I submit that the requirement of 3 votes equally applies to motions for reconsideration because the provision contemplates "cases" or "matters" (which for me has no material distinction insofar as divisions are concerned) heard by a division, and a motion for reconsideration cannot be divorced from the decision in a case that it seeks to be reconsidered. Consequently, if the required minimum majority of 3 votes is not met, the matter of the motion for reconsideration has to be heard by the Court En Banc, as mandated by the Constitution (par. 3, Sec. 4, Art. VIII). To say that the motion is lost in the division on 2-2 vote, is to construe something which cannot be sustained by a reading of the Constitution. To argue that a motion for reconsideration is not a "case" but only a "matter" which does not concern a case, so that, even through the vote thereon in the division is 2-2, the matter or issue is not required to elevated to the Court En Banc, is to engage in a lot of unfounded hairsplitting.

Furthermore, I humbly submit that the theory of leaving the issue hanging on a 2-2 vote or any even vote may be sustained only in cases where there is no recourse to a higher assemblage.
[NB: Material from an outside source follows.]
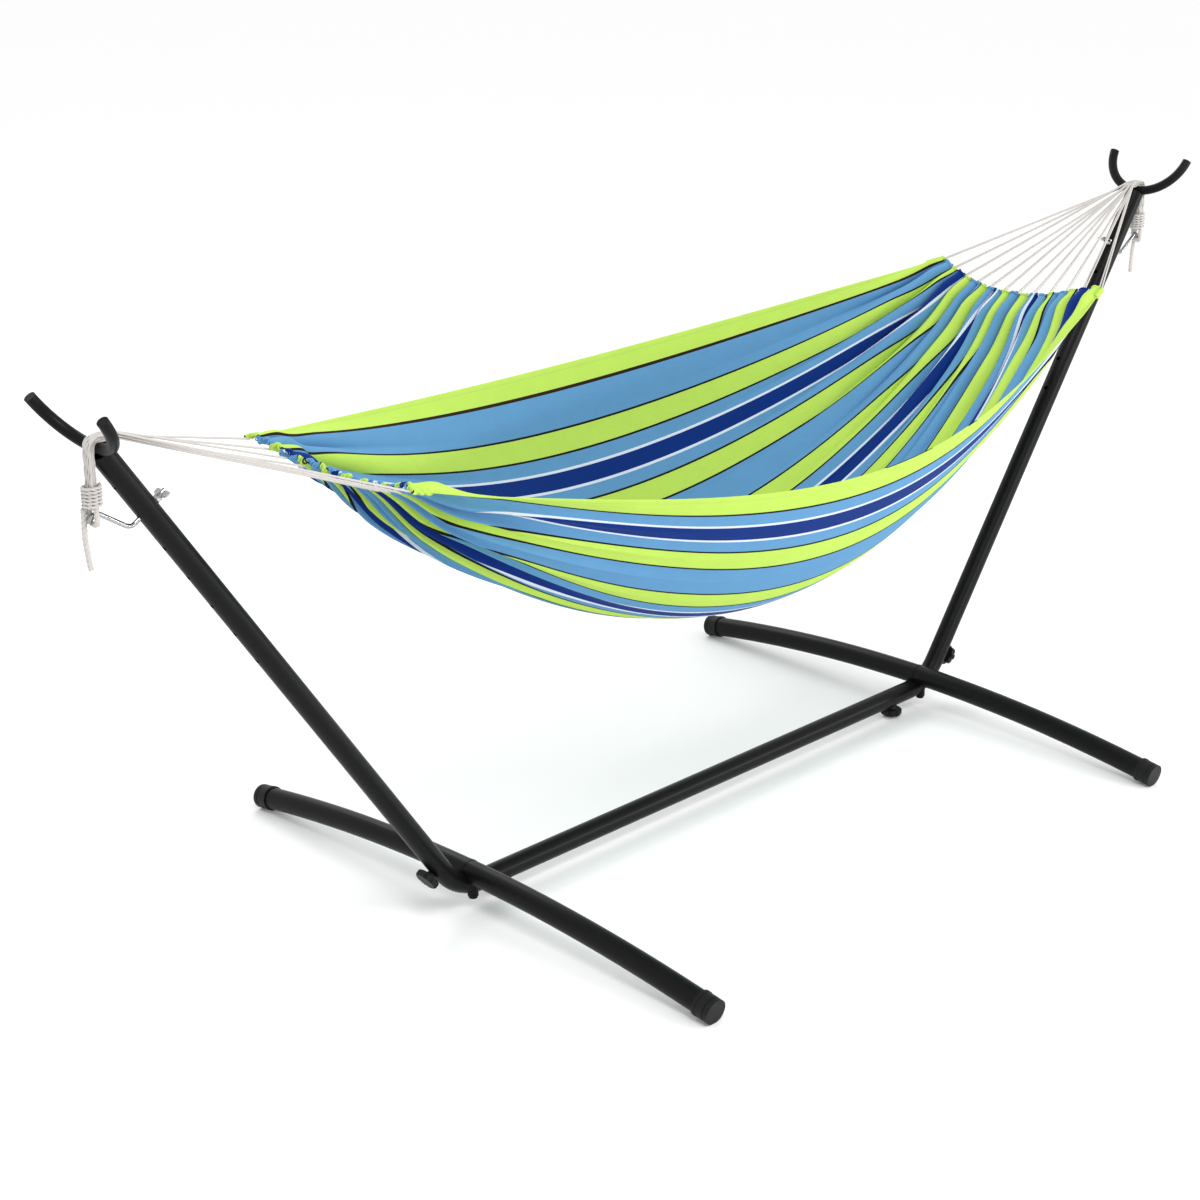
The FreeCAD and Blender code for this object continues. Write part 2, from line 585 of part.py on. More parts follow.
def bed_point(position, share):
    """Middle surface of the bed: position runs -1 to 1 along it, share -1 to 1 across."""
    root = fan_root(1)
    span = gather_point(1, share).x
    keel = 1 - position * position
    edge = edge_rise(position)
    edge_y, edge_sag = (LEFT_EDGE_Y, LEFT_EDGE_SAG) if share >= 0 else (RIGHT_EDGE_Y, RIGHT_EDGE_SAG)
    end_y = GATHER_HALF_WIDTH if share >= 0 else -GATHER_HALF_WIDTH
    side_y = end_y + (edge_y - end_y) * edge
    side_z = -EDGE_DROP - (edge_sag - EDGE_DROP) * edge
    keel_y = KEEL_Y * keel
    keel_z = -MID_DROP - (KEEL_SAG - MID_DROP) * keel
    power = 2 + KEEL_FULLNESS * keel
    y = keel_y + (side_y - keel_y) * abs(share)
    z = keel_z + (side_z - keel_z) * abs(share) ** power
    return Vector(position * span, y, root.z + z)


def bed_normal(position, share):
    step = 0.001
    along = bed_point(position + step, share) - bed_point(position - step, share)
    across = bed_point(position, share + step) - bed_point(position, share - step)
    return along.cross(across).normalize()


def make_bed():
    """Cloth of the bed as a thin closed shell with its mouth open at the top."""
    surfaces = []
    for offset in (-BED_THICKNESS / 2, BED_THICKNESS / 2):
        grid = []
        for station in range(BED_STATIONS):
            position = 2 * station / (BED_STATIONS - 1) - 1
            line = []
            for rib in range(BED_RIBS):
                share = 2 * rib / (BED_RIBS - 1) - 1
                line.append(bed_point(position, share) + bed_normal(position, share) * offset)
            grid.append(line)
        surface = Part.BSplineSurface()
        surface.interpolate(grid)
        surfaces.append(surface)
    low, high = surfaces
    faces = [low.toShape(), high.toShape()]
    u_first, u_last, v_first, v_last = low.bounds()
    for value in (u_first, u_last):
        faces.append(Part.makeRuledSurface(low.uIso(value).toShape(), high.uIso(value).toShape()))
    for value in (v_first, v_last):
        faces.append(Part.makeRuledSurface(low.vIso(value).toShape(), high.vIso(value).toShape()))
    shell = Part.makeShell(faces)
    shell.sewShape()
    bed = Part.makeSolid(Part.Shell(shell.Faces))
    if bed.Volume < 0:
        bed.reverse()
    bed = bed.cut([make_band(side) for _, side in ENDS])
    return max(bed.Solids, key=lambda solid: solid.Volume)


# ---- Assembly -------------------------------------------------------------------------------
def build_nodes():
    nodes = {"beam_tube": make_beam(), "bed_fabric": make_bed()}
    groups = {"leg_end_caps": [], "knob_weld_nuts": [], "leg_bolts": [], "leg_saddle_washers": [],
              "leg_weld_nuts": [], "rope_hook_jam_nuts": []}
    for name, side in ENDS:
        down = Z_AXIS * -1
        outward = arm_inner(side) * -1
        hook = make_saddle_hook(side)
        bundle = make_rope_bundle(side)
        band = make_band(side)
        nodes["bend_tube_" + name] = make_bend(side)
        nodes["arm_tube_" + name] = make_arm(side, hook)
        nodes["saddle_hook_" + name] = hook
        nodes["leg_tube_left_" + name] = for_side(make_near_left_leg(), side)
        nodes["leg_tube_right_" + name] = for_side(make_near_right_leg(), side)
        nodes["beam_knob_" + name] = make_knob(beam_knob_foot(side), down)
        nodes["arm_knob_" + name] = make_knob(on_arm(side, ARM_KNOB_REACH), outward)
        nodes["rope_hook_" + name] = make_rope_hook(side)
        nodes["wing_nut_" + name] = make_wing_nut(side)
        nodes["rope_bundle_" + name] = bundle
        nodes["whipping_" + name] = make_whipping(side, bundle)
        nodes["rope_eye_" + name] = make_eye(side)
        nodes["rope_tail_" + name] = make_tail("rope_tail_" + name, side)
        nodes["end_band_" + name] = band
        for index in range(CORD_COUNT):
            cord_name = "fan_cord_%s_%02d" % (name, index + 1)
            nodes[cord_name] = make_cord(cord_name, side, index, band)
        bolt, washer, nut = make_leg_fasteners(side)
        groups["leg_end_caps"] += [make_cap(side, hand) for hand in (-1, 1)]
        groups["knob_weld_nuts"].append(make_knob_nut(beam_knob_foot(side), down, X_AXIS))
        groups["knob_weld_nuts"].append(make_knob_nut(on_arm(side, ARM_KNOB_REACH), outward, arm_direction(side)))
        groups["leg_bolts"].append(bolt)
        groups["leg_saddle_washers"].append(washer)
        groups["leg_weld_nuts"].append(nut)
        groups["rope_hook_jam_nuts"].append(make_jam_nut(side))
    for name, solids in groups.items():
        nodes[name] = Part.makeCompound([solid for shape in solids for solid in shape.Solids])
    return nodes


def main():
    os.makedirs("parts", exist_ok=True)
    for name, shape in build_nodes().items():
        if not shape.isValid() or not shape.Solids:
            raise ValueError("bad solid: " + name)
        shape.exportStep(os.path.join("parts", name + ".step"))
        print(name, "solids", len(shape.Solids), "volume", round(shape.Volume))


main()
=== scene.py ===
"""Looks for the hammock on its steel stand: cloth, cords, ropes, finishes and a plain studio.

Sizes are in millimetres. Names that end in _m or _M and the add-on's own settings are in metres.
The stand and its fittings keep the frame's shapes and get their finishes here.
"""

import json
import math

import bpy
import numpy as np
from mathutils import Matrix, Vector


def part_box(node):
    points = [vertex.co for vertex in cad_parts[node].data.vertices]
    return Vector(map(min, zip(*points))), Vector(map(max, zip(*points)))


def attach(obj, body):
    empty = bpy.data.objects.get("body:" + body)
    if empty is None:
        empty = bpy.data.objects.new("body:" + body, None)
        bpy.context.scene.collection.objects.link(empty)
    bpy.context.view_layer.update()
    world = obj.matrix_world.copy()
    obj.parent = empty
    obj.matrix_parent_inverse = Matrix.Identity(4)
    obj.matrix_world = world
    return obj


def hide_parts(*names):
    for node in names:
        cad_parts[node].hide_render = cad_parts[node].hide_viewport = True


bl_info = {
    "name": "Hammock on Stand",
    "version": (1, 0, 0),
    "blender": (4, 5, 0),
    "location": "View3D > Sidebar > Hammock",
    "description": "Builds the cloth, cords, ropes, finishes and studio of a hammock on a steel stand",
    "category": "Add Mesh",
}

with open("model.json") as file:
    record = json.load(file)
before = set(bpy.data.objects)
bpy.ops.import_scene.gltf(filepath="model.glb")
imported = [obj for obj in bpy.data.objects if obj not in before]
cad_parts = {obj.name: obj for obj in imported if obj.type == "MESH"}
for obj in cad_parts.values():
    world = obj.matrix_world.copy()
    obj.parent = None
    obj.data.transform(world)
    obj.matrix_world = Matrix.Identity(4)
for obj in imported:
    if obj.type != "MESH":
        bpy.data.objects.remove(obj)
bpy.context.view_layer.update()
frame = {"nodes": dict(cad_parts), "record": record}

MM = 0.001
ENDS = (("near", -1), ("far", 1))

# ---- Gathered rope and fan, as in the part --------------------------------------------------
CORD_COUNT = 12
CORD_D = 4.2
CORD_PITCH = 1.65
ROW_PITCH = 4.1
ROWS = 3
ROPE_THICKNESS = (ROWS - 1) * ROW_PITCH + CORD_D
HOOK_D = 19.0
FAN_GAP = 1.6
WHIP_HEIGHT = 38.0
WHIP_D = 34.0
EYE_ROPE_D = 9.0
EYE_RADIUS = 9.5
EYE_DROP = 15.0
TAIL_D = 8.0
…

In the Court of Appeals, for instance, an even vote in a division of 5 (2-2, with 1 abstaining) would result in the motion not being carried, but only because there is and there cannot be recourse to the Court of Appeals En Banc which, does not act on judicial matters. In a legislative body, an even vote results in the failure of the proposition, only because there is no higher body which can take over. In our own Court En Banc, if there voting is evenly split, on a 7-7 vote with 1 slot vacant, or with 1 justice inhibiting or disqualifying himself, the motion shall, of course, not be carried because that is the end of the line.

But in the situation now facing us, the even vote is in a division, and there being recourse to the Court En Banc, and more so, this being expressly directed by the Constitution, the matter of the motion for reconsideration should, by all means, be decided by the Court En Banc.